**Exercise brief**
Please repeat, exactly and with nothing added, the lines running from the line that contains "plant.add(mesh(spray.name, seated, spray.young" to the line that contains "obj.parent = None", both lines included.

**Available data**

········

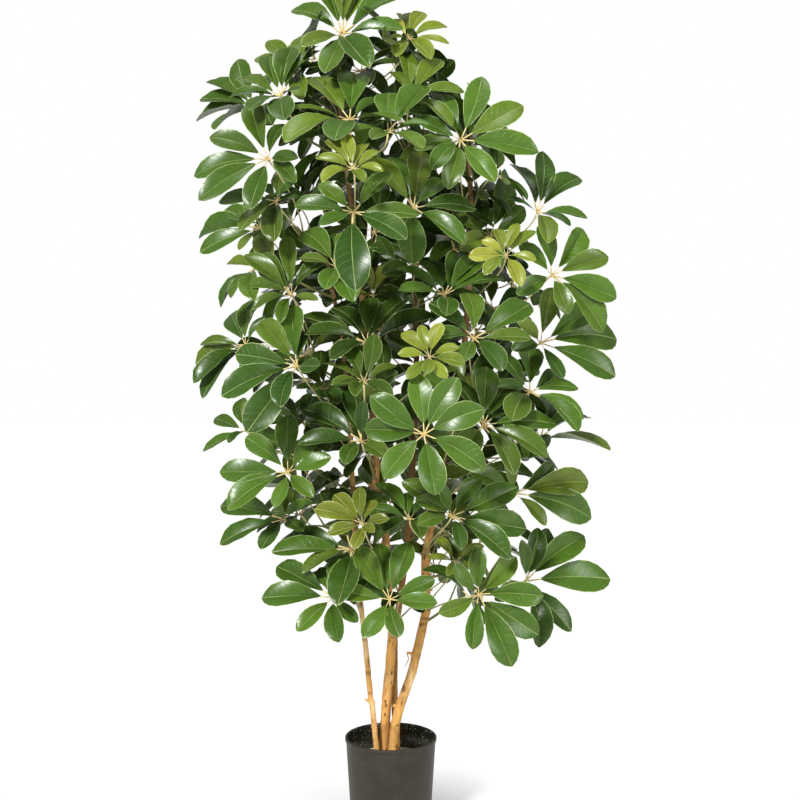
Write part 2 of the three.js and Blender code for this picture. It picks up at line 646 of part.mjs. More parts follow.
/**
 * One leaflet's middle surface: its outline beyond the hub, with the normal at each of its points, and its
 * root. A grown leaflet ends in a blunt edge, a young one in a point.
 */
function leafletShape(spec, index, [bend, swing, length]) {
  const { out, up, left } = axesOf(spec);
  const place = spec.places[index];
  const angle = THREE.MathUtils.degToRad(place.angle + swing);
  const reach = place.reach * length;
  const lean = place.lean + bend;
  const roll = THREE.MathUtils.degToRad(BLADE.rollSpread * (noise(spec.seed, index * 5 + 4) - 0.5));
  const outward = up.clone().multiplyScalar(Math.cos(angle)).addScaledVector(left, Math.sin(angle));
  const along = BLADE.droop.map((droop, stretch) => {
    const down = THREE.MathUtils.degToRad(droop + lean * BLADE.leanShare[stretch]);
    return outward.clone().multiplyScalar(Math.cos(down)).addScaledVector(out, -Math.sin(down));
  });
  const across = along.map((direction) => out.clone().cross(outward).applyAxisAngle(direction, roll));
  const normals = along.map((direction, stretch) => direction.clone().cross(across[stretch]));
  const belly = spec.hub.clone().addScaledVector(along[0], reach * BLADE.widest);
  const tip = belly.clone().addScaledVector(along[1], reach * (1 - BLADE.widest));
  const edge = (centre, stretch, width) => centre.clone().addScaledVector(across[stretch], width * reach);
  const end = spec.pointed ? [tip] : [edge(tip, 1, -BLADE.tipHalfWidth), edge(tip, 1, BLADE.tipHalfWidth)];
  return {
    outline: [edge(belly, 0, -BLADE.halfWidth), ...end, edge(belly, 0, BLADE.halfWidth)],
    normals: [normals[0], ...end.map(() => normals[1]), normals[0]],
    root: spec.hub.clone().addScaledVector(along[0], reach * BLADE.probeRoot),
    rootAcross: across[0],
  };
}

/** The faces of a blade whose edge runs through the given points: above, below, and the rim between. */
function bladeFaces(edge, lower) {
  const [belly, last] = [edge.length - 2, edge.length - 1];
  const top = [[0, 1, belly], [0, belly, last]];
  for (let corner = 2; corner < belly; corner += 1) top.push([1, corner, corner + 1]);
  const faces = top.map((face) => face.map((corner) => edge[corner]));
  return [
    ...faces, ...faces.map(([p, q, r]) => [lower(p), lower(r), lower(q)]),
    ...edge.slice(1).flatMap((q, i) => [[lower(edge[i]), lower(q), q], [lower(edge[i]), q, edge[i]]]),
  ];
}

/** A leaflet on its own, thicker by clear on each side, for testing whether its place is free. */
function leafletProbe({ outline, normals, root, rootAcross }, clear) {
  const half = BLADE.thickness / 2 + clear;
  const rootHalf = BLADE.rootHalf + 2 * clear;
  const rootEdge = [-1, 1].map((side) => root.clone().addScaledVector(rootAcross, side * rootHalf));
  const edge = [rootEdge[0], ...outline, rootEdge[1]];
  const shift = [normals[0], ...normals, normals[0]];
  const layer = (side) => edge.map((point, i) => point.clone().addScaledVector(shift[i], side * half));
  const points = [...layer(1), ...layer(-1)];
  const lower = (i) => i + edge.length;
  const last = edge.length - 1;
  const faces = [...bladeFaces([...edge.keys()], lower), [lower(0), 0, last], [lower(0), last, lower(last)]];
  return solidOf(points, faces);
}

/** The path of a stalk from its hub down to its root, bowed by [side, rise]. */
function stalkPath(spec, root, [side, rise]) {
  const { out } = axesOf(spec);
  const start = spec.hub.clone().addScaledVector(out, -STALK.hubDrop);
  const span = start.distanceTo(root);
  const sideways = UP.clone().cross(start.clone().sub(root)).normalize();
  const bow = sideways.multiplyScalar(side).addScaledVector(UP, rise);
  const [atHub, atRoot] = STALK.bowShare;
  const nearHub = start.clone().addScaledVector(out, -STALK.straight * span).addScaledVector(bow, atHub);
  const bend = root.clone().lerp(start, STALK.bendAt).addScaledVector(UP, STALK.arch * span);
  const nearRoot = bend.addScaledVector(bow, atRoot);
  const curve = new THREE.CubicBezierCurve3(start, nearHub, nearRoot, root);
  return curve.getPoints(span > STALK.longSpan ? STALK.steps : STALK.steps - 1);
}

/** The head with its stalk as one closed body: hub, leaflets and stalk share their points. */
function headSolid(spec) {
  const { leaflets, path } = spec;
  const { out, up, left } = axesOf(spec);
  const count = leaflets.length;
  const parted = partings(spec).map((angle) => THREE.MathUtils.degToRad(angle));
  const half = BLADE.thickness / 2;
  const ring = parted.slice(0, count).map((angle) => spec.hub.clone()
    .addScaledVector(up, HUB.radius * Math.cos(angle))
    .addScaledVector(left, HUB.radius * Math.sin(angle)));
  const points = [spec.hub.clone().addScaledVector(out, HUB.crown)];
  const faces = [];
  const add = (point, normal) => {
    points.push(point.clone().addScaledVector(normal, half), point.clone().addScaledVector(normal, -half));
    return points.length - 2;
  };
  const lower = (i) => i + 1;
  const hubRing = ring.map((point) => add(point, out));
  leaflets.forEach((leaflet, i) => {
    const [a, d] = [hubRing[i], hubRing[(i + 1) % count]];
    faces.push([0, a, d]);
    if (leaflet) {
      const outline = leaflet.outline.map((corner, which) => add(corner, leaflet.normals[which]));
      faces.push(...bladeFaces([a, ...outline, d], lower));
    } else {
      faces.push([lower(a), lower(d), d], [lower(a), d, a]);
    }
  });
  const radii = path.map(() => STALK.radius);
  const base = points.length;
  const { sides } = STALK;
  points.push(...ringsAlong(path, radii, sides, up));
  faces.push(...ringFaces(path.length, sides, false).map((face) => face.map((i) => i + base)));
  // The hub's underside narrows to the stalk: its ring and the stalk's corners are joined in order of angle.
  const stalkAngle = (j) => (2 * Math.PI * (j + 0.5)) / sides;
  const firstCorner = Math.ceil((parted[0] * sides) / (2 * Math.PI) - 0.5);
  const hubPoint = (i) => lower(hubRing[i % count]);
  const stalkPoint = (j) => base + (((j % sides) + sides) % sides);
  let [i, j] = [0, firstCorner];
  while (i < count || j < firstCorner + sides) {
    if (j === firstCorner + sides || (i < count && parted[i + 1] <= stalkAngle(j + 1))) {
      faces.push([stalkPoint(j), hubPoint(i + 1), hubPoint(i)]);
      i += 1;
    } else {
      faces.push([stalkPoint(j), stalkPoint(j + 1), hubPoint(i)]);
      j += 1;
    }
  }
  return solidOf(points, faces);
}

/** The box round a solid. */
function boxOf(solid) {
  const { min, max } = solid.boundingBox();
  return new THREE.Box3(new THREE.Vector3(...min), new THREE.Vector3(...max));
}

/** Everything already in place, which the next leaflet or stalk has to stay clear of. */
class Space {
  constructor() {
    this.taken = [];
  }

  /** Takes up the room of a solid. An owner's own later pieces may meet it. */
  take(solid, owner) {
    this.taken.push({ solid, owner, box: boxOf(solid) });
  }

  /** Whether a solid meets nothing that is in place, apart from what the given owners hold. */
  isFree(solid, ...owners) {
    const box = boxOf(solid);
    return this.taken.every((other) => owners.includes(other.owner) || !other.box.intersectsBox(box)
      || other.solid.intersect(solid).getMesh().triVerts.length === 0);
  }
}

/** A closed geometry as a solid. */
function geometrySolid(geometry) {
  const { points, faces } = meshOf(geometry);
  return solidOf(points, faces);
}

/** The path of the twig from its trunk to a little past the fork where its stalks part. */
function twigPath(root, fork, [side, rise]) {
  const way = fork.clone().sub(root).normalize();
  const sideways = UP.clone().cross(way).normalize();
  const middle = root.clone().lerp(fork, 0.5).addScaledVector(sideways, side * TWIG.bowShare);
  middle.z += rise * TWIG.bowShare - TWIG.sag;
  return [root, middle, fork.clone().addScaledVector(way, TWIG.past)];
}

/** Where the stalks of a spray of several heads part. */
function forkOf(root, heads) {
  const total = heads.reduce((sum, spec) => sum.add(spec.hub), new THREE.Vector3());
  const middle = total.divideScalar(heads.length);
  const fork = root.clone().lerp(middle, TWIG.fork[0]);
  fork.z = root.z + (middle.z - root.z) * TWIG.fork[1];
  return fork;
}

/** A tube of one radius, square unless it is a stalk's own. */
function evenTube(path, radius, sides = TWIG.sides) {
  return tube(path, path.map(() => radius), sides);
}

/** Gives a spray its twig, where it forks, and each head its stalk, bowed clear of what is there. */
function growStalks(spray, space) {
  const root = trunkAt(TRUNKS[spray.trunk], spray.from).centre;
  const forks = spray.heads.length > 1;
  const foot = forks ? forkOf(root, spray.heads) : root;
  if (forks) {
    const bow = BOWS.find((choice) => {
      const [start, middle, end] = twigPath(root, foot, choice);
      const probed = [start.clone().lerp(middle, TWIG.probeFrom), middle, end];
      return space.isFree(evenTube(probed, TWIG.radius + TWIG.clear), spray.trunk, ...spray.heads);
    });
    spray.twig = evenTube(twigPath(root, foot, bow ?? BOWS[0]), TWIG.radius);
  }
  spray.heads.forEach((spec) => {
    const bow = BOWS.find((choice) => {
      const probe = evenTube(stalkPath(spec, foot, choice), STALK.radius + STALK.clear);
      return space.isFree(probe, spray, spec, spray.trunk);
    });
    spec.path = stalkPath(spec, foot, bow ?? BOWS[0]);
    space.take(evenTube(spec.path, STALK.radius, STALK.sides), spray);
  });
  if (forks) space.take(spray.twig, spray);
}

/** Gives a head its leaflets, each bent clear of what is there, or left out where no place is free. */
function growLeaflets(spec, space) {
  const own = new Space();
  spec.leaflets = spec.places.map((_, index) => {
    const shape = BENDS.map((bend) => leafletShape(spec, index, bend)).find((leaflet) => (
      own.isFree(leafletProbe(leaflet, GAP)) && space.isFree(leafletProbe(leaflet, BLADE.clear), spec)));
    if (!shape) return null;
    own.take(leafletProbe(shape, 0), spec);
    return shape;
  });
  own.taken.forEach(({ solid }) => space.take(solid, spec));
}

// Each thing that grows takes up its room: the trunks, a little round every hub, then twigs and stalks, and
// last the leaflets, which can bend round the rest.
const space = new Space();
const trunks = Object.fromEntries(Object.keys(TRUNKS).map((key) => [key, trunkWithSpurs(key)]));
Object.entries(trunks).forEach(([key, solid]) => space.take(solid, key));
const sprays = [...FRONT_SPRAYS, ...backSprays()];
sprays.forEach((spray, index) => spray.heads.forEach((spec, which) => {
  spec.seed = index * 4 + which + 1;
  spec.pointed = Boolean(spray.young);
  spec.places = placesOf(spec);
  space.take(geometrySolid(new THREE.IcosahedronGeometry(HUB.keepOut).translate(...spec.hub)), spec);
}));
sprays.forEach((spray) => growStalks(spray, space));
sprays.forEach((spray) => spray.heads.forEach((spec) => growLeaflets(spec, space)));

const plant = new THREE.Group();

// The pot: an open tapered cup with a thin lip.
const widening = (POT.rimRadius - POT.lipOut - POT.footRadius) / POT.height;
const innerAt = (z) => POT.footRadius - POT.wall + widening * z;
const lipFoot = POT.height - POT.lip;
const cup = turned([
  [0, 0], [POT.footRadius, 0], [innerAt(lipFoot) + POT.wall, lipFoot],
  [POT.rimRadius, lipFoot + POT.lipSlope], [POT.rimRadius, POT.height], [innerAt(POT.height), POT.height],
  [innerAt(POT.floor), POT.floor], [0, POT.floor],
], POT.sides);
plant.add(mesh("pot", solidOf(cup.points, cup.faces), COLOURS.pot));

// The bed: a rough plaster filling with a plain hole for each trunk.
const bedFoot = POT.floor + GAP;
const bedRadius = (z) => innerAt(z) - GAP / Math.cos(Math.PI / POT.sides);
const bed = turned([
  [0, bedFoot], [bedRadius(bedFoot), bedFoot], [bedRadius(BED.top), BED.top],
  [bedRadius(BED.top) * BED.ring, BED.top], [0, BED.top],
], BED.sides);
bed.points.forEach((point, index) => {
  const isInside = Math.hypot(point.x, point.y) < bedRadius(BED.top) - BED.flatRim;
  if (isInside && point.z > (bedFoot + BED.top) / 2) {
    point.z += BED.lump * (noise(BED.seed, index) - BED.lumpLow);
  }
});
const bedSolid = Object.keys(TRUNKS).reduce(
  (solid, key) => solid.subtract(trunkSolid(TRUNKS[key], GAP)), solidOf(bed.points, bed.faces));
plant.add(mesh("planting_bed", bedSolid, COLOURS.bed));

Object.entries(trunks).forEach(([key, solid]) => plant.add(mesh(`trunk_${key}`, solid, COLOURS.bark)));

sprays.forEach((spray) => {
  const grown = [...spray.heads.map(headSolid), ...(spray.twig ? [spray.twig] : [])];
  const joined = grown.reduce((solid, next) => solid.add(next));
  const seated = joined.subtract(trunkSolid(TRUNKS[spray.trunk], GAP));
  plant.add(mesh(spray.name, seated, spray.young ? COLOURS.young : COLOURS.leaf));
});

export default plant;
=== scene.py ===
"""A potted umbrella plant: heads of glossy leaflets on long stalks, bare woody trunks and a dark pot.

Lengths are in metres and angles in degrees. The front is towards -Y, +Z is up, and the origin is the
middle of the pot's foot, on the floor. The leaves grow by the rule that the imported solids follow, and each
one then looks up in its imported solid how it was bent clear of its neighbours.
"""
import sys

import logging
import math
from dataclasses import dataclass
from enum import Enum, IntEnum
from typing import Callable, NamedTuple, Sequence

import bmesh
import bpy
import numpy as np
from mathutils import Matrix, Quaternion, Vector
from mathutils.kdtree import KDTree


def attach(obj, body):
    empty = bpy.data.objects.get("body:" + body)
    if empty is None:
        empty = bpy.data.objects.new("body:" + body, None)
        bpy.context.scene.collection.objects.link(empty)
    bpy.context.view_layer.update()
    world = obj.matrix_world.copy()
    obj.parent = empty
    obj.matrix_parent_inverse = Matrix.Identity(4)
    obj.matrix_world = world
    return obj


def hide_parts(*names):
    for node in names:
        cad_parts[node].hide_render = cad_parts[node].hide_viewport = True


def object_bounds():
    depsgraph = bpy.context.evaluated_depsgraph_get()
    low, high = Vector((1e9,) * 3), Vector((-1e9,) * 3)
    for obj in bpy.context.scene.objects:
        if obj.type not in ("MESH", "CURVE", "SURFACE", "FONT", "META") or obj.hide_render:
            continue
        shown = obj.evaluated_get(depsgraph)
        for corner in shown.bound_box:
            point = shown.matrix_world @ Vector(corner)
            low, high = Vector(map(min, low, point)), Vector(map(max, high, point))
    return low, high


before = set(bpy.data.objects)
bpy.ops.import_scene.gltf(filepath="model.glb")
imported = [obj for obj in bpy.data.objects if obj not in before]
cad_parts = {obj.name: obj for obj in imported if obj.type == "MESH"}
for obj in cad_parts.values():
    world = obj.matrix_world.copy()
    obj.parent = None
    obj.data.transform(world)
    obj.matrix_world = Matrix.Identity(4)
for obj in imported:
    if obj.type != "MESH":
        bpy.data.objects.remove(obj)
CAD_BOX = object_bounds()
LOG = logging.getLogger("umbrella_plant")
UP = Vector((0.0, 0.0, 1.0))
Pair = tuple[float, float]
Triple = tuple[float, float, float]
Colour = Triple
Piece = bpy.types.Object
Socket = bpy.types.NodeSocket
Paint = Socket | Colour
EVEN: Triple = (1.0, 1.0, 1.0)
SEED_STEP, DRAW_STEP, NOISE_SCALE = 127.1, 311.7, 43758.5453


class Stem(Enum):
    """The four woody trunks, from left to right at the pot."""

    A = "a"
    B = "b"
    C = "c"
    D = "d"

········

**Finished task**
  plant.add(mesh(spray.name, seated, spray.young ? COLOURS.young : COLOURS.leaf));
});

export default plant;
=== scene.py ===
"""A potted umbrella plant: heads of glossy leaflets on long stalks, bare woody trunks and a dark pot.

Lengths are in metres and angles in degrees. The front is towards -Y, +Z is up, and the origin is the
middle of the pot's foot, on the floor. The leaves grow by the rule that the imported solids follow, and each
one then looks up in its imported solid how it was bent clear of its neighbours.
"""
import sys

import logging
import math
from dataclasses import dataclass
from enum import Enum, IntEnum
from typing import Callable, NamedTuple, Sequence

import bmesh
import bpy
import numpy as np
from mathutils import Matrix, Quaternion, Vector
from mathutils.kdtree import KDTree


def attach(obj, body):
    empty = bpy.data.objects.get("body:" + body)
    if empty is None:
        empty = bpy.data.objects.new("body:" + body, None)
        bpy.context.scene.collection.objects.link(empty)
    bpy.context.view_layer.update()
    world = obj.matrix_world.copy()
    obj.parent = empty
    obj.matrix_parent_inverse = Matrix.Identity(4)
    obj.matrix_world = world
    return obj


def hide_parts(*names):
    for node in names:
        cad_parts[node].hide_render = cad_parts[node].hide_viewport = True


def object_bounds():
    depsgraph = bpy.context.evaluated_depsgraph_get()
    low, high = Vector((1e9,) * 3), Vector((-1e9,) * 3)
    for obj in bpy.context.scene.objects:
        if obj.type not in ("MESH", "CURVE", "SURFACE", "FONT", "META") or obj.hide_render:
            continue
        shown = obj.evaluated_get(depsgraph)
        for corner in shown.bound_box:
            point = shown.matrix_world @ Vector(corner)
            low, high = Vector(map(min, low, point)), Vector(map(max, high, point))
    return low, high


before = set(bpy.data.objects)
bpy.ops.import_scene.gltf(filepath="model.glb")
imported = [obj for obj in bpy.data.objects if obj not in before]
cad_parts = {obj.name: obj for obj in imported if obj.type == "MESH"}
for obj in cad_parts.values():
    world = obj.matrix_world.copy()
    obj.parent = None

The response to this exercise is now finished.